In 2017, Juzer completed his graduation in liberal arts. However, he was unsure of what to do ahead and was skeptical about finding a job because of his eye condition. He wanted to acquire some more skills with a hope to find employment. His family got to know about Eyeway through a promotion they overheard on All India Radio and also from their friend circle. Juzer personally visited the Eyeway center and explained his journey so far and his current issues. Our Helpdesk counsellors motivated him to acquire additional skills such as computer knowledge and personality development as nowadays these are necessary for every government jobs. The counsellors suggested him to join MSCIT and Typing course in Victoria Memorial School for Blind and further encouraged him to join the competitive exam course which was being offered at the same institution.

Juzer simultaneously joined all the courses.

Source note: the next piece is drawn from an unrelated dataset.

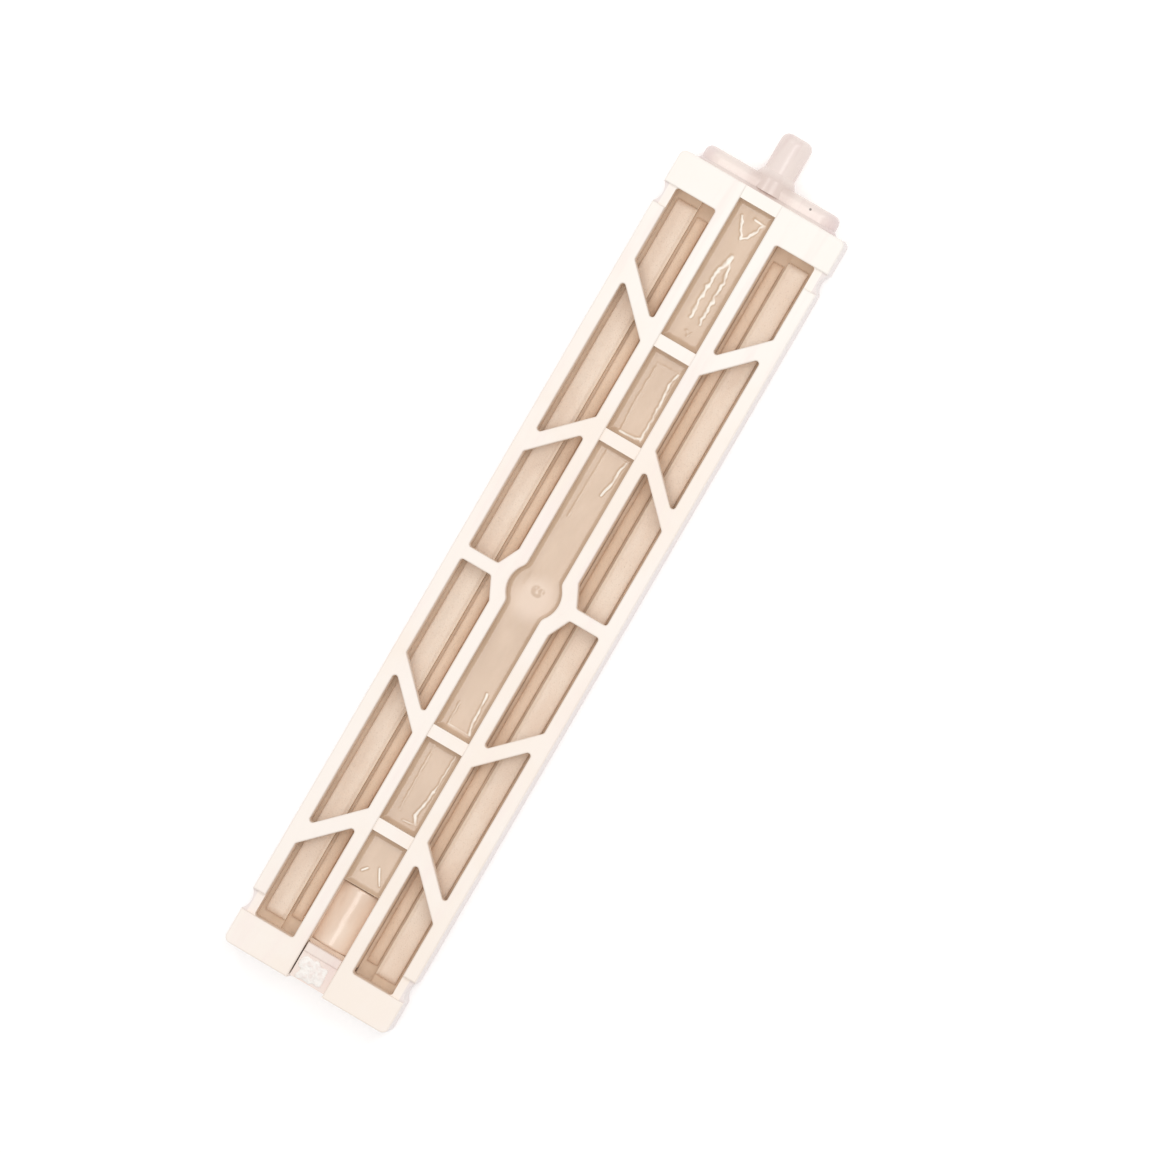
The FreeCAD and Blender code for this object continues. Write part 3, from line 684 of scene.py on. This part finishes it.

However, after a couple of months he again contacted Eyeway as he was having an issue in finding a reader for his final typing exam. It was essential for him because the reader is supposed to read out a given paragraph which the candidate should type in a stipulated amount of time to qualify for the typing exam. Before contacting our Helpdesk, he approached several other organizations but he did not get any response. Eyeway arranged a volunteer within two days and connected him to his assigned reader for submission of relevant documents. Finally, Juzer can appear for the examinations and is currently preparing for the same.

While Juzer’s issue was successfully resolved, his younger brother Taha had a major setback with his school management. In 2015, Taha took admission in Geeta English and Semi English Medium School in Karjat. Initially, the school management was reluctant to offer admission and insisted his parents to put Taha in a special school for the blind However, the parents managed to convince the school authorities that blind children can avail education from mainstream schools.

As Taha was the only visually impaired student in the entire school, the management was not aware of the facilities provided to such students. Also, due to frequent change of staff members the parents found it cumbersome to visit every teacher and explain their child’s situation repeatedly. At first, Taha had enough vision to write his own paper with extra light conditions. However, in the middle of 2017, his eye condition deteriorated and he was unable to complete his papers within the prescribed time limit. When his parents tried to explain this situation to the Principal, he made an insensitive remark and told the parents that as Taha didn’t face any issue while playing, he was sure that he wasn’t facing any problem in completing the paper. The Principal said Taha was only making up an excuse because he didn’t know the answers.

His parents were taken aback. Not knowing what to do, they contacted Eyeway to seek help and assistance. After analyzing the issue, our counsellors provided them with the ‘MSJE circular on Universal Examination guidelines for candidates with Disabilities’. They explained his parents, that as per the guidelines Taha can take help of a scribe to write his papers and he is also entitled to get 20 minutes extra for the duration of an hour while writing the examinations. After submitting the guidelines to the school, the management has accepted to provide all facilities to Taha and there is no need of visiting the school frequently as well.

Juzer and Taha are more accepting of the advice and support of our counsellors than of their own family members. Eyeway is glad to know that the parents and the clients have maintained their trust and credibility with our intervention for providing information and guidance in all aspects.